Why did we see Fat Tuesday snow and flurries?

Weather Education

MOBILE, Ala. (WKRG) — Northern counties in the WKRG News 5 area saw a light dusting of snow this morning while areas as far south as Mobile, Silverhill, and Robertsdale saw light flurries. The rain and wintry mix moved out Monday afternoon and no rain or other precipitation was expected this morning, but a low deck of stratus clouds had just enough moisture leftover in them for snow and flurries to occur.

Jason Beaman, with NWS Mobile, explains, “There is a layer of moisture from around two to six-thousand feet and it just happens to be so cold because of the Arctic airmass that it is enough for snowflakes to develop.” Plus, unusually cold air typically wrings out any moisture left in the clouds and air which is why snowflakes were able to fall to the surface.

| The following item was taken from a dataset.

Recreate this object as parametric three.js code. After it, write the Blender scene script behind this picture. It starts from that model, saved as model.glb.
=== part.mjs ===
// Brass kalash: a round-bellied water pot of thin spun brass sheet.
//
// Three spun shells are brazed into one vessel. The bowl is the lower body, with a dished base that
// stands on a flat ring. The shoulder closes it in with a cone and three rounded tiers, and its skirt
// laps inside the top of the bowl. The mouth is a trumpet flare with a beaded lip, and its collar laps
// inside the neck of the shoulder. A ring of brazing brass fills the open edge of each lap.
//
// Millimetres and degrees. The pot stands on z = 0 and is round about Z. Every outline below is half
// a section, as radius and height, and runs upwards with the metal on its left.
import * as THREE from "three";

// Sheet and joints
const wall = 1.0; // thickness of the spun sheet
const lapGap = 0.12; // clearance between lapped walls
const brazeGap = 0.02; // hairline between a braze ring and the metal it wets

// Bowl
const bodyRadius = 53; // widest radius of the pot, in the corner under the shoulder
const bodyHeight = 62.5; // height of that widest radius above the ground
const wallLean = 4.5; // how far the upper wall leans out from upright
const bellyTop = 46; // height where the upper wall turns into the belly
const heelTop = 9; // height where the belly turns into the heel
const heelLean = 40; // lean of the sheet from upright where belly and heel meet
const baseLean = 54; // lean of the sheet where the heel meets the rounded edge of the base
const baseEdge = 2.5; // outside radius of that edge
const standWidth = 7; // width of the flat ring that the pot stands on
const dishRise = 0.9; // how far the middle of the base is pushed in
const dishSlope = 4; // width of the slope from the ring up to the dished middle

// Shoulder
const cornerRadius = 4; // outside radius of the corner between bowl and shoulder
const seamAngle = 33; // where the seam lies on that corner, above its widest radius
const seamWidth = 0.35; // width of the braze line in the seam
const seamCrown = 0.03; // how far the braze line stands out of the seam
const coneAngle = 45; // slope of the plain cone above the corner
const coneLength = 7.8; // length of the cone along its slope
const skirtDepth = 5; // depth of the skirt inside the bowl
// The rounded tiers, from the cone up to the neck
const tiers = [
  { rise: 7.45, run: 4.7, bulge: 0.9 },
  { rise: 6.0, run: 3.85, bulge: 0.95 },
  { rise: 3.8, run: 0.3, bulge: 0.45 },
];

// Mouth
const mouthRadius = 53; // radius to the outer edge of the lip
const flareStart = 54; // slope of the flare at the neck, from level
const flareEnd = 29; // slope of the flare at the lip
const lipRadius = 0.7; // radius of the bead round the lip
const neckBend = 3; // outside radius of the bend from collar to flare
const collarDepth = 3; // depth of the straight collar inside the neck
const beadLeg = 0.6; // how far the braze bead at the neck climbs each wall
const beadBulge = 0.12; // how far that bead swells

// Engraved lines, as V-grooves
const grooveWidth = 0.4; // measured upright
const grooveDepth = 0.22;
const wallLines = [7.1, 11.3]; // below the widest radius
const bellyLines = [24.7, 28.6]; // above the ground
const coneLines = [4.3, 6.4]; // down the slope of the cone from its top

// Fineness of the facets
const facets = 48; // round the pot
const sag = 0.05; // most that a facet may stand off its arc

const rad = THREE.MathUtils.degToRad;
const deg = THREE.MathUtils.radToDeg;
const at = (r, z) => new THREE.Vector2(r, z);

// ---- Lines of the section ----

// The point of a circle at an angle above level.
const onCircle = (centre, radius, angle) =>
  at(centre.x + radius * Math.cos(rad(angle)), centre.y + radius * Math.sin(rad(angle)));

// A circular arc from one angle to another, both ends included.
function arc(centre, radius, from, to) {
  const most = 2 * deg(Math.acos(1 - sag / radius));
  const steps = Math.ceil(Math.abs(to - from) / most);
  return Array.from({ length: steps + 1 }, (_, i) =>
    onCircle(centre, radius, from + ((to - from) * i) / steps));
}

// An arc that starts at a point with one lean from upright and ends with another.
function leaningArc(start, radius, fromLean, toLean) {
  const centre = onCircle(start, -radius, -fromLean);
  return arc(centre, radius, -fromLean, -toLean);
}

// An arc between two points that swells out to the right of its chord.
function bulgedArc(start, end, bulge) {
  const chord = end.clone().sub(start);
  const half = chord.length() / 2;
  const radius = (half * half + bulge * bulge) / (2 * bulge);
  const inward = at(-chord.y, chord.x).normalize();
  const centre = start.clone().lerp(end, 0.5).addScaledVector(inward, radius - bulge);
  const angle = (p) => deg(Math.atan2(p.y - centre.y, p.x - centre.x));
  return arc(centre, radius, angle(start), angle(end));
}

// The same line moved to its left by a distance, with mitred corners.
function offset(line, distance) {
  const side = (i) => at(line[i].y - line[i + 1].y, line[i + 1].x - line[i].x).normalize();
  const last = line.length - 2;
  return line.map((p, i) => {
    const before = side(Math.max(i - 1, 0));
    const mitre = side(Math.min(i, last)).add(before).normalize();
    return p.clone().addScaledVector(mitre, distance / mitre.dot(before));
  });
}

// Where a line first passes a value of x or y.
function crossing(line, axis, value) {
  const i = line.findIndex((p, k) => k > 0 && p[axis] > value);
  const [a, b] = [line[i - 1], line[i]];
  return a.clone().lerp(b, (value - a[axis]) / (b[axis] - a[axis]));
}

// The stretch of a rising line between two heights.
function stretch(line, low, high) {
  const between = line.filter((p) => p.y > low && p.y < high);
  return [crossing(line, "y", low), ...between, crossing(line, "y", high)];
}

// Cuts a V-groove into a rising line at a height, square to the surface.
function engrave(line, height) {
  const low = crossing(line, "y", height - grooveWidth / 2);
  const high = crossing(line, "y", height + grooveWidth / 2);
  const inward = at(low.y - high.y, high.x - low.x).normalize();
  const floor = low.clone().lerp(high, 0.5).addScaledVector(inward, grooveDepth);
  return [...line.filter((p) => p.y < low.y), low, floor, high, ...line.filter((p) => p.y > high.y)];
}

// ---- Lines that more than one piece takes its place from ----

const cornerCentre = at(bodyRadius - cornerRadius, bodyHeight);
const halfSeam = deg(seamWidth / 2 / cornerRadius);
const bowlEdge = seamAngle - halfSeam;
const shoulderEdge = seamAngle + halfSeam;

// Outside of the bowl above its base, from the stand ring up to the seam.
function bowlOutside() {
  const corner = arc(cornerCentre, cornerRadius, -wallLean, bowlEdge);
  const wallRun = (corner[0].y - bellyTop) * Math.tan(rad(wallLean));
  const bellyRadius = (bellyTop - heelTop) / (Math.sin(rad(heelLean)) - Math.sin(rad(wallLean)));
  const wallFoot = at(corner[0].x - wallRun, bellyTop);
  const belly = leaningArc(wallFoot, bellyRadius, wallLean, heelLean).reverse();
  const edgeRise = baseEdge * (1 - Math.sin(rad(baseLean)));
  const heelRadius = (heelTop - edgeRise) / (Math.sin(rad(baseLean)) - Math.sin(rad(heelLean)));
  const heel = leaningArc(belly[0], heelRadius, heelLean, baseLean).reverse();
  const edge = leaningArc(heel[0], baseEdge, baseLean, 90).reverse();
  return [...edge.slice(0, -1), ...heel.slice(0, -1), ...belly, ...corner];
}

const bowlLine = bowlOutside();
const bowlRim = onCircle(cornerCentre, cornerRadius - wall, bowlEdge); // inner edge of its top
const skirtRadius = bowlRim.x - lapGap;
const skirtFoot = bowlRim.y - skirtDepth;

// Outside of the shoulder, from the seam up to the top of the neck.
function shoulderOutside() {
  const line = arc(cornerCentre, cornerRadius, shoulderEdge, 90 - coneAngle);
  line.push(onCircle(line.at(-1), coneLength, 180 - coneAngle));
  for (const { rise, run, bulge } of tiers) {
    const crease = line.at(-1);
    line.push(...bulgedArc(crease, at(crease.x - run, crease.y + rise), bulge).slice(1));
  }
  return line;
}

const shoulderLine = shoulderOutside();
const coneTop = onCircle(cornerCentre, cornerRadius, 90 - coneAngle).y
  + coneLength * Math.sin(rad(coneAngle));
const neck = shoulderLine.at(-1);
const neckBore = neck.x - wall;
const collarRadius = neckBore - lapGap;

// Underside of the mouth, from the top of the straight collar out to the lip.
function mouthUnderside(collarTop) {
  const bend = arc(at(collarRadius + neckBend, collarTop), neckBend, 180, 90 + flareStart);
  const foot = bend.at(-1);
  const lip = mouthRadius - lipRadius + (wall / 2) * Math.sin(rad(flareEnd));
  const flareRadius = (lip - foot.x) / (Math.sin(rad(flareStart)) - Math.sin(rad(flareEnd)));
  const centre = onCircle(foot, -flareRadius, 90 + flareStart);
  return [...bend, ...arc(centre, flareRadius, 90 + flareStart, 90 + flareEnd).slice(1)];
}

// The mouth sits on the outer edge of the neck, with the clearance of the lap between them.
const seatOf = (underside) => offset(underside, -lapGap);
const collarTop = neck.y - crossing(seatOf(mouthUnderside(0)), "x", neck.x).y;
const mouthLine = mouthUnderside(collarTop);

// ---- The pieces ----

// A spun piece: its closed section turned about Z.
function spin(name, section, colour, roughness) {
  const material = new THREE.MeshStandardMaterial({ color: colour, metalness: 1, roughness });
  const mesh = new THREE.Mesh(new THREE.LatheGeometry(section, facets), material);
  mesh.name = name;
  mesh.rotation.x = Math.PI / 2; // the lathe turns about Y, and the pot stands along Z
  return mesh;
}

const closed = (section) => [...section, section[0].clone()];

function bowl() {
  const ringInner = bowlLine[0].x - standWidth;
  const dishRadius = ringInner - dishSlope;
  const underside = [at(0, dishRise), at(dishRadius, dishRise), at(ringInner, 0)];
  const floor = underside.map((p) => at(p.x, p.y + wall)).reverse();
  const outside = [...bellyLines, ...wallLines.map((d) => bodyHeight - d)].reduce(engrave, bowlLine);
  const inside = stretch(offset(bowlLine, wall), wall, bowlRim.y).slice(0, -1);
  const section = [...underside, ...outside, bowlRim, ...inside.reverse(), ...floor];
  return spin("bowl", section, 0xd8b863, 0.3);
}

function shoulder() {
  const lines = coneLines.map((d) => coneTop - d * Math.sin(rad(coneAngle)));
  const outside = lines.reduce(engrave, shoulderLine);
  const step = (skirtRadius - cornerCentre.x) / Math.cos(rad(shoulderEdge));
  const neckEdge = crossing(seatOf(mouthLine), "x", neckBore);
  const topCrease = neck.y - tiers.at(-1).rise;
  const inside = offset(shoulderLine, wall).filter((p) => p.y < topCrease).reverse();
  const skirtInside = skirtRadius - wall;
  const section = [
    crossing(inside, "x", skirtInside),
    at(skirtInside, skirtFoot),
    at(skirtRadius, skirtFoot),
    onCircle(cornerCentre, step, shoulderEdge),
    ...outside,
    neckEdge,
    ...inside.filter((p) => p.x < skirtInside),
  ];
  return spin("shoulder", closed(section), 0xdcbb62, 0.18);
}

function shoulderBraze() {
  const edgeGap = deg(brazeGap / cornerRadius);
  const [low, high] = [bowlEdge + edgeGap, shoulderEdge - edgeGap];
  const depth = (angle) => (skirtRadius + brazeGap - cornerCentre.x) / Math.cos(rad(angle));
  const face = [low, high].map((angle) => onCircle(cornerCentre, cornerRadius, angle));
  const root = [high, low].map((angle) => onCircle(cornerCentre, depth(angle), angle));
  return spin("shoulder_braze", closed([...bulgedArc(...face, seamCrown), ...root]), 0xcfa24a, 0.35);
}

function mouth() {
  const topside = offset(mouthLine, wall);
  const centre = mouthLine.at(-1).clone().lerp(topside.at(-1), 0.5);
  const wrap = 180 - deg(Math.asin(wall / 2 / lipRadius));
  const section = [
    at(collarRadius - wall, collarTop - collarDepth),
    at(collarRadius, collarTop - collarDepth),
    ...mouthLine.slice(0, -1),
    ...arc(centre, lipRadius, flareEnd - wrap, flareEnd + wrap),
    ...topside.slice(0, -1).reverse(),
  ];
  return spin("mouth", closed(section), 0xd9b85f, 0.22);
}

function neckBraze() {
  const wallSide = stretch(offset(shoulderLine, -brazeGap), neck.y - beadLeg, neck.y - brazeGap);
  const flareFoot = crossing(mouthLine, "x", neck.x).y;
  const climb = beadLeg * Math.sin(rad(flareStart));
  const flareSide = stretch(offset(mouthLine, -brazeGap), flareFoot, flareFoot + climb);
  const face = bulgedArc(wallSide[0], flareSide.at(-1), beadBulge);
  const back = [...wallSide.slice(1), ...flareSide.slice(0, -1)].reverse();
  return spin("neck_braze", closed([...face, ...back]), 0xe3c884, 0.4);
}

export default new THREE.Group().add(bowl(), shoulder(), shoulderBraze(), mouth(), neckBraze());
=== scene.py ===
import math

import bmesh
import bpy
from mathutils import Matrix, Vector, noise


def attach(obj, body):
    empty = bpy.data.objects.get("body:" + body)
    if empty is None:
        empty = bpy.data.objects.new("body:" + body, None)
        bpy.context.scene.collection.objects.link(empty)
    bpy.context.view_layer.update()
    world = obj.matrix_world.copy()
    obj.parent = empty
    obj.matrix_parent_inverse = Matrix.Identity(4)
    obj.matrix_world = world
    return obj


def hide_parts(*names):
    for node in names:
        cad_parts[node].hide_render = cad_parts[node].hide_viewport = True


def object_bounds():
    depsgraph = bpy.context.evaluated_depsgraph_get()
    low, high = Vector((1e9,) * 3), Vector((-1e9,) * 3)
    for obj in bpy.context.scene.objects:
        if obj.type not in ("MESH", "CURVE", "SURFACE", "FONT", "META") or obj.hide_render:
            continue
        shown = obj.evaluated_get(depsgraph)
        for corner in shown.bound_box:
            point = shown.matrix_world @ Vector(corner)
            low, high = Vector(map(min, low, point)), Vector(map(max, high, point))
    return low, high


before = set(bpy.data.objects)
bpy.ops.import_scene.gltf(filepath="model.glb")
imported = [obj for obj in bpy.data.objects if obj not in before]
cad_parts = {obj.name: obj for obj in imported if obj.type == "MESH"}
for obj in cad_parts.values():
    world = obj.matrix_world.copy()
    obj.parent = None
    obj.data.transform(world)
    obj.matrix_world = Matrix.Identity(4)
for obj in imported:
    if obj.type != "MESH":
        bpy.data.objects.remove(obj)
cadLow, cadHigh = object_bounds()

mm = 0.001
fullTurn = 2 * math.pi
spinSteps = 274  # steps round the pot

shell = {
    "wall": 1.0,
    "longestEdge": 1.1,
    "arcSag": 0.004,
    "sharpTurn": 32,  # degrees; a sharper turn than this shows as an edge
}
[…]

It was definitely a very unique set-up for our area. Some models were showing this leftover moisture behind the system, but it is very difficult to forecast because there has to be just the right amount of moisture at just the right temperature at just the right time for snowflakes to fall.

Beaman adds, “That’s just something that is always so uncertain. And I think certainly in this case, nature overperformed. It just goes to show you the type of airmass we are dealing wit.” The snow was not very visible on the radar since the snowflakes were so small and spaced out. This is not uncommon with light snow and flurries.